On comprend aisément dès lors l'insistance de la rêverie éveillée qui triture les mots, métamorphose les sujets, fait revenir les morts. Lors de visites nocturnes, Hugo, Nerval, Michaux, Breton, Paz, Pessoa ou Rimbaud s'invitent tour à tour pour lui parler de la « quête infinie du Sens ». La figure de Freud revient souvent dans des scènes de vaudeville aux côtés d'Anna et de Lise - déconstruction hilarante d'ana-lyse - et de Miss Molly, clin d'œil à Joyce : « Pendue au cou de Sigmund […] Miss Molly s'étire mollement, sens, sangsue, sensuellement, elle ment à son amant, c'est affreux, à son amant Freud, elle lui raconte des fredaines, elle fredonne, elle se donne à Freud, elle s'abandonne en fraude, “ça va bander, ça bande, ça bande”. » Ailleurs il se fait metteur en scène d'un sketch désopilant réunissant le groupe des poètes surréalistes émoustillés par les charmes de Molly. La cabalistique chevauchée d'Alain Roussel traverse les terres du Cratyle, de Rabelais, de maître Eckhart, d'Attar, de Rimbaud, de l'Oulipo, des hermétistes, du lettrisme, des surréalistes jusqu'à Petr Král à qui un texte est dédié. Ces explorations hardies, toniques surprennent, déconcertent le lecteur et transmettent leur élan jubilatoire.

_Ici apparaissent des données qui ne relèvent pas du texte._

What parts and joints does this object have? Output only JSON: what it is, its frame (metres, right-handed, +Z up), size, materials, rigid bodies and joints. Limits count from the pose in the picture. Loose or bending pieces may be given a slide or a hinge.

Mais ne nous y trompons pas. Derrière l'apparente légèreté de ce plaidoyer pour la force de l'imaginaire et pour l'inventivité langagière, se joue une profondeur qui ouvre sur le vertige. C'est ce que montre, entre autres, la partie « La poignée de porte » où Alain Roussel fait intervenir une notion « l'innommable » qui fait penser à Samuel Beckett. Démarche hermétique, métaphysique, ou les deux à la fois. Dans le monde il y a de l'irréductible, il y a une part inaccessible qui échappe au sens. Certains le nomment « absurde », d'autres « l'en-soi ». C'est toujours le questionnement sur l'énigme de notre présence au monde. Alain Roussel l'appréhende en alchimiste du langage, en poète iconoclaste qui, sans cesse, passe du mystère de la parole à la réflexivité sur la poésie. Tant est puissante la vitalité d'une écriture qui se reboucle en une spécularité joyeuse.